[Object modeling scripts]
● ● ● ● ● ● ●

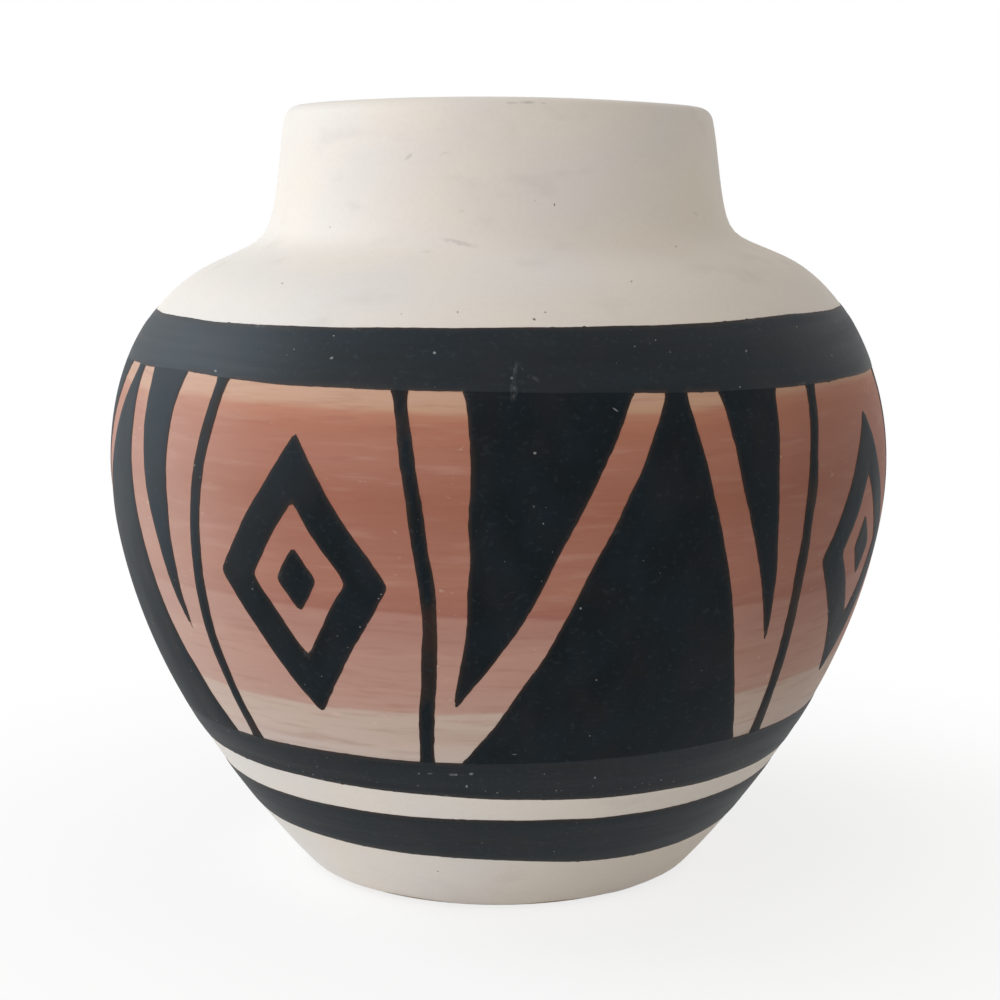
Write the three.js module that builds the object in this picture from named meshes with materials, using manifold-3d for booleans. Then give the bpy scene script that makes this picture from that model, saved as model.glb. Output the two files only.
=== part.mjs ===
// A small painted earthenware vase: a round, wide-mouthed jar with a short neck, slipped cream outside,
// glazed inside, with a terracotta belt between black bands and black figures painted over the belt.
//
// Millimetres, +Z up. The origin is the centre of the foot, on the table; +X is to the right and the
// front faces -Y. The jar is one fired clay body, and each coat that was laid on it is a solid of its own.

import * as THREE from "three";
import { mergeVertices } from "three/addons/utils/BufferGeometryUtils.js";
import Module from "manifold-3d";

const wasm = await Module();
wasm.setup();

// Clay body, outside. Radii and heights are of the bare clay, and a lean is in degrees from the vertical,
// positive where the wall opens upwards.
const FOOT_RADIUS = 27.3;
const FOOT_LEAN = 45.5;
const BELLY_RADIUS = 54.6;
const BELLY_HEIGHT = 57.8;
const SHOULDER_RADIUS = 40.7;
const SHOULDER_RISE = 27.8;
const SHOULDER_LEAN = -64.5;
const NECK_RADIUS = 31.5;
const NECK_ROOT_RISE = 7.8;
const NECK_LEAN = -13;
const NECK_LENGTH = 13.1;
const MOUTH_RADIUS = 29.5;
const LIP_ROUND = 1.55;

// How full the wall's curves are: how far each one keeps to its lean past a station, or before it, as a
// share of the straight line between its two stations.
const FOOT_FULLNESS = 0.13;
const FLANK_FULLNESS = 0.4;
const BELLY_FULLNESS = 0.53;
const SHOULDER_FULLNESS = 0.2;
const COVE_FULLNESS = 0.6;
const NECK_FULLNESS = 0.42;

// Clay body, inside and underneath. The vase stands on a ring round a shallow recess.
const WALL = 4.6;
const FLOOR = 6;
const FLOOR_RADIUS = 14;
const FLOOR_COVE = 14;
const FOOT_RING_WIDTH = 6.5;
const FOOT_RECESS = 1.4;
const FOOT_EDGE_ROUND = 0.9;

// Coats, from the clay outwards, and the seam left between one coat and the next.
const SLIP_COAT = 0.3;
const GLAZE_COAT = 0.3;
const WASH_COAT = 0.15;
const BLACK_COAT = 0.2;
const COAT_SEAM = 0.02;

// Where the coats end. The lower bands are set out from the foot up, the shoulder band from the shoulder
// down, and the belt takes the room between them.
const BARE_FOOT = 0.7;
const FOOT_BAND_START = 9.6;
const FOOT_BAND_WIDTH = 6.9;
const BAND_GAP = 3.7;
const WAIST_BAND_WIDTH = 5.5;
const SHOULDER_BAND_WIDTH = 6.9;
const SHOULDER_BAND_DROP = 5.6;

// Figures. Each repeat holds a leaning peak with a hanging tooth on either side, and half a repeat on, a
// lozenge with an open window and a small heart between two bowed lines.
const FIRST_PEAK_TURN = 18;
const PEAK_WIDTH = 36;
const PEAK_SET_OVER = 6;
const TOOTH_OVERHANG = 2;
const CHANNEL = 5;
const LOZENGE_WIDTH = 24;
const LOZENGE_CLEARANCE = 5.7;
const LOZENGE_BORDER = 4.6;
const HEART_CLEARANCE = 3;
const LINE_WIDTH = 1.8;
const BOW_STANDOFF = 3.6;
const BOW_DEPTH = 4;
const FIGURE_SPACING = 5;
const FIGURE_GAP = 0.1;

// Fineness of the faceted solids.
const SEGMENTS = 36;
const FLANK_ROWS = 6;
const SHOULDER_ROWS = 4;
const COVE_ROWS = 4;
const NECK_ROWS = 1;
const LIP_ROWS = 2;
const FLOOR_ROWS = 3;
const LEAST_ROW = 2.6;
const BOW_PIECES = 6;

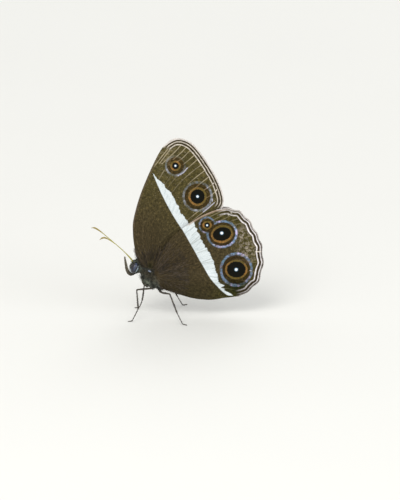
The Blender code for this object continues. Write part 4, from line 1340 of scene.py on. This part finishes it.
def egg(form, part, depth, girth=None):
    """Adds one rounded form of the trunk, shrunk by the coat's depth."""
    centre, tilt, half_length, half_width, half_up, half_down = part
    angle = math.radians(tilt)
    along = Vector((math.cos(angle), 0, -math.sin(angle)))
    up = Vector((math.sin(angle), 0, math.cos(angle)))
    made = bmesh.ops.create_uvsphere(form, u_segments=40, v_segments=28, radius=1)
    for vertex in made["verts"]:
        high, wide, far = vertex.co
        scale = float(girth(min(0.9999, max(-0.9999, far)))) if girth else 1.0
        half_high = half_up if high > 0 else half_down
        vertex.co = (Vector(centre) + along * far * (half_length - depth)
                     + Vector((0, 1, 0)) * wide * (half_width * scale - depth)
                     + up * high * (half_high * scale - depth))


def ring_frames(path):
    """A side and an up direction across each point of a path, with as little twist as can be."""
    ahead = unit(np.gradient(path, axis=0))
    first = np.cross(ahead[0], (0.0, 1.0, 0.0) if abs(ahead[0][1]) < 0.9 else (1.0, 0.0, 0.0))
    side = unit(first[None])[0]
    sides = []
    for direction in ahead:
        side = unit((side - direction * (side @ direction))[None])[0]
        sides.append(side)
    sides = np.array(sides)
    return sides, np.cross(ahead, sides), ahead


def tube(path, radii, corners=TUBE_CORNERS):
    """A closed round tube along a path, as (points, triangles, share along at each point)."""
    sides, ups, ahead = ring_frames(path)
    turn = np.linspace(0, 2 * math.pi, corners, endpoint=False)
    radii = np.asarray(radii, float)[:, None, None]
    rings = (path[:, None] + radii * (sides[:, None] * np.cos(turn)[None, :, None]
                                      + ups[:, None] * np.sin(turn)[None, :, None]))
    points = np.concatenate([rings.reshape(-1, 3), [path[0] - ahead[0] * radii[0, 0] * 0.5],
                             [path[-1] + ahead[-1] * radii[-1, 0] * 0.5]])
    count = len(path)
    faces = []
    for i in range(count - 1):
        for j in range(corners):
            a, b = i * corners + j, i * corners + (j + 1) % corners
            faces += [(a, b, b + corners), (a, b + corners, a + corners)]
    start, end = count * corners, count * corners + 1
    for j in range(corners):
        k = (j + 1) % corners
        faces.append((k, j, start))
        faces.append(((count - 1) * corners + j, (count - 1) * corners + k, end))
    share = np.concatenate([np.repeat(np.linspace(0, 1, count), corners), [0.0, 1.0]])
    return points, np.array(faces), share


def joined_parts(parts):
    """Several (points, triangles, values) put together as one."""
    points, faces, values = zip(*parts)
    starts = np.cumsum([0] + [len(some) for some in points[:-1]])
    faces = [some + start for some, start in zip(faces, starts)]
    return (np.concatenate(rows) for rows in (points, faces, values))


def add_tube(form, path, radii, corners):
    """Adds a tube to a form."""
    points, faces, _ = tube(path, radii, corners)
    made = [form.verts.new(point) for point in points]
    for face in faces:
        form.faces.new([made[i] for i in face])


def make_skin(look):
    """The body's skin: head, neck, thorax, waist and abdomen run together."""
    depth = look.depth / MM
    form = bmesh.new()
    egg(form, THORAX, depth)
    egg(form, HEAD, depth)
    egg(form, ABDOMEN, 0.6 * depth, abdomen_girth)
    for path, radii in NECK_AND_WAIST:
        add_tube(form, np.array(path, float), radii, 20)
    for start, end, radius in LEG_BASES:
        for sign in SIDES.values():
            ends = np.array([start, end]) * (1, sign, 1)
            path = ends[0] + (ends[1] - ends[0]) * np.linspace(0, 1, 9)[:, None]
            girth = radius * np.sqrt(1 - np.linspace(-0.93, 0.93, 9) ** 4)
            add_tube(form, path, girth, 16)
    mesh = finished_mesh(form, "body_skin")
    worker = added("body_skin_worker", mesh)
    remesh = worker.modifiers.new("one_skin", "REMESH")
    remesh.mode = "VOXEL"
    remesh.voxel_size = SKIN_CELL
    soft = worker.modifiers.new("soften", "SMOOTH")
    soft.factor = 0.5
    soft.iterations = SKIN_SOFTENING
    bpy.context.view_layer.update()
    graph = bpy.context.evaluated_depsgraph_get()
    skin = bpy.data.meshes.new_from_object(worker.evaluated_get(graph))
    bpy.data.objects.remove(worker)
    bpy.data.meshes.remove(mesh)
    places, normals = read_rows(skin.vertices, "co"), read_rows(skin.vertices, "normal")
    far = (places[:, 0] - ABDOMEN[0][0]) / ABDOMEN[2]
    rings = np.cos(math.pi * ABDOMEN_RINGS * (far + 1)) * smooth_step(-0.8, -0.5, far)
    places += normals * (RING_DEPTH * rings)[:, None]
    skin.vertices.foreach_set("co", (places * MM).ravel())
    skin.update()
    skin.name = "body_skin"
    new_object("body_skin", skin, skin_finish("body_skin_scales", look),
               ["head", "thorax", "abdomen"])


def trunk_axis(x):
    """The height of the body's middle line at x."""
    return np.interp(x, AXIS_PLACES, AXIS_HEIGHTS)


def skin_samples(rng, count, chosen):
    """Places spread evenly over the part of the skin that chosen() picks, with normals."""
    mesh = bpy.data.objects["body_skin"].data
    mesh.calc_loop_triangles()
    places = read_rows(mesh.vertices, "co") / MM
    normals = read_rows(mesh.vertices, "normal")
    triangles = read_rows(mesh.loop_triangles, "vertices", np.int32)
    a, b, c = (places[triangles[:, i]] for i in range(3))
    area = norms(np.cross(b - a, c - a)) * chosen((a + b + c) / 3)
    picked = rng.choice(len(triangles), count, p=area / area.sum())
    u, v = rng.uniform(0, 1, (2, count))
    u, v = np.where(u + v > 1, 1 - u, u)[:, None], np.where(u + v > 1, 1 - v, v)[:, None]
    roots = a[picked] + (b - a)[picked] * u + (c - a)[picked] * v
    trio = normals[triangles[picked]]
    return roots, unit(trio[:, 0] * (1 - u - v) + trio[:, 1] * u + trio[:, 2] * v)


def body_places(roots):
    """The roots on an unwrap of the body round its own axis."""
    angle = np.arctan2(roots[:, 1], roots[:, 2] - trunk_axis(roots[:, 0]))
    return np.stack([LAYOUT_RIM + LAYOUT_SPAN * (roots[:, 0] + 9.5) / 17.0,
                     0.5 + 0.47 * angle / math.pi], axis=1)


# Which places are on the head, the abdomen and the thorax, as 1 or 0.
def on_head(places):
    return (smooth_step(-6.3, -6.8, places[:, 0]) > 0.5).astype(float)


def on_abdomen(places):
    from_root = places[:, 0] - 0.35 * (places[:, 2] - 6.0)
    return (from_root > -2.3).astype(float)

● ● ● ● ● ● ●

## [What is asked]
Only the lines from the beginning of the material above through the line with "const FOOT_EDGE_ROUND = 0.9;" are wanted; extract them exactly.

## [Solution for this exercise]
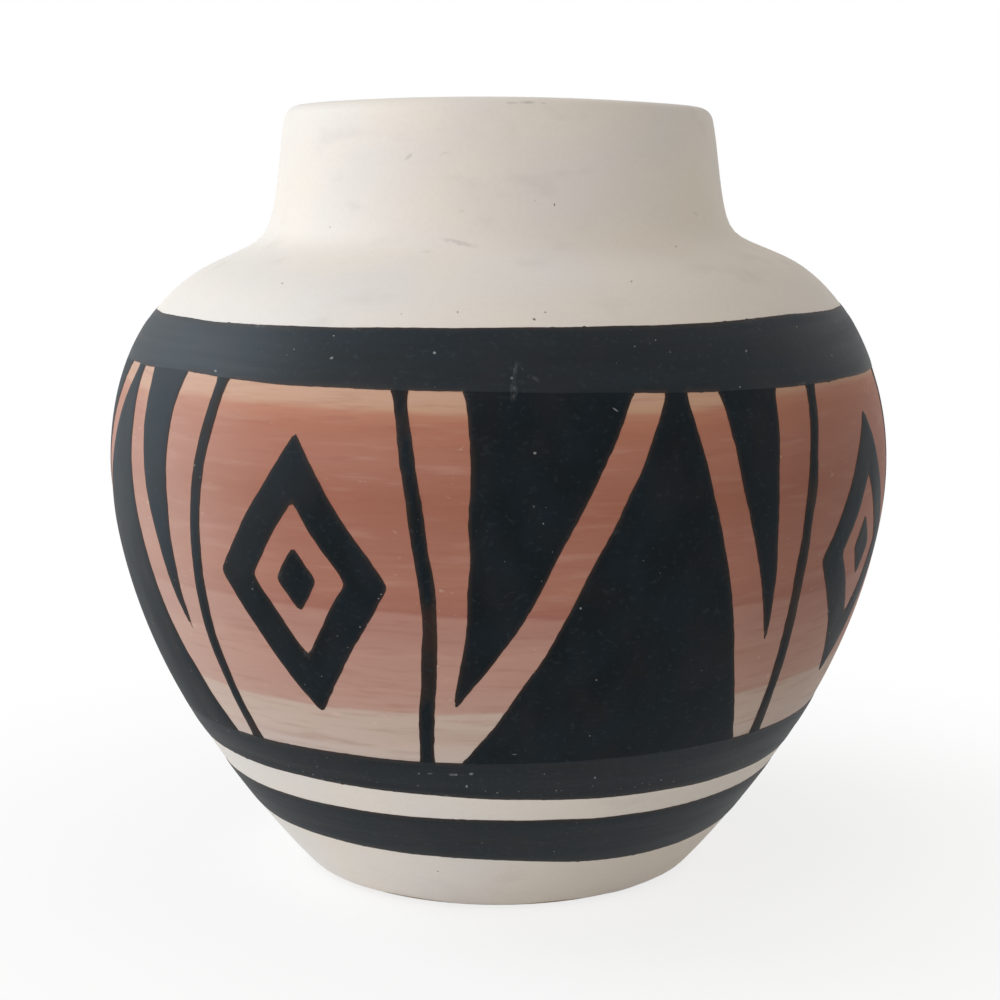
Write the three.js module that builds the object in this picture from named meshes with materials, using manifold-3d for booleans. Then give the bpy scene script that makes this picture from that model, saved as model.glb. Output the two files only.
=== part.mjs ===
// A small painted earthenware vase: a round, wide-mouthed jar with a short neck, slipped cream outside,
// glazed inside, with a terracotta belt between black bands and black figures painted over the belt.
//
// Millimetres, +Z up. The origin is the centre of the foot, on the table; +X is to the right and the
// front faces -Y. The jar is one fired clay body, and each coat that was laid on it is a solid of its own.

import * as THREE from "three";
import { mergeVertices } from "three/addons/utils/BufferGeometryUtils.js";
import Module from "manifold-3d";

const wasm = await Module();
wasm.setup();

// Clay body, outside. Radii and heights are of the bare clay, and a lean is in degrees from the vertical,
// positive where the wall opens upwards.
const FOOT_RADIUS = 27.3;
const FOOT_LEAN = 45.5;
const BELLY_RADIUS = 54.6;
const BELLY_HEIGHT = 57.8;
const SHOULDER_RADIUS = 40.7;
const SHOULDER_RISE = 27.8;
const SHOULDER_LEAN = -64.5;
const NECK_RADIUS = 31.5;
const NECK_ROOT_RISE = 7.8;
const NECK_LEAN = -13;
const NECK_LENGTH = 13.1;
const MOUTH_RADIUS = 29.5;
const LIP_ROUND = 1.55;

// How full the wall's curves are: how far each one keeps to its lean past a station, or before it, as a
// share of the straight line between its two stations.
const FOOT_FULLNESS = 0.13;
const FLANK_FULLNESS = 0.4;
const BELLY_FULLNESS = 0.53;
const SHOULDER_FULLNESS = 0.2;
const COVE_FULLNESS = 0.6;
const NECK_FULLNESS = 0.42;

// Clay body, inside and underneath. The vase stands on a ring round a shallow recess.
const WALL = 4.6;
const FLOOR = 6;
const FLOOR_RADIUS = 14;
const FLOOR_COVE = 14;
const FOOT_RING_WIDTH = 6.5;
const FOOT_RECESS = 1.4;
const FOOT_EDGE_ROUND = 0.9;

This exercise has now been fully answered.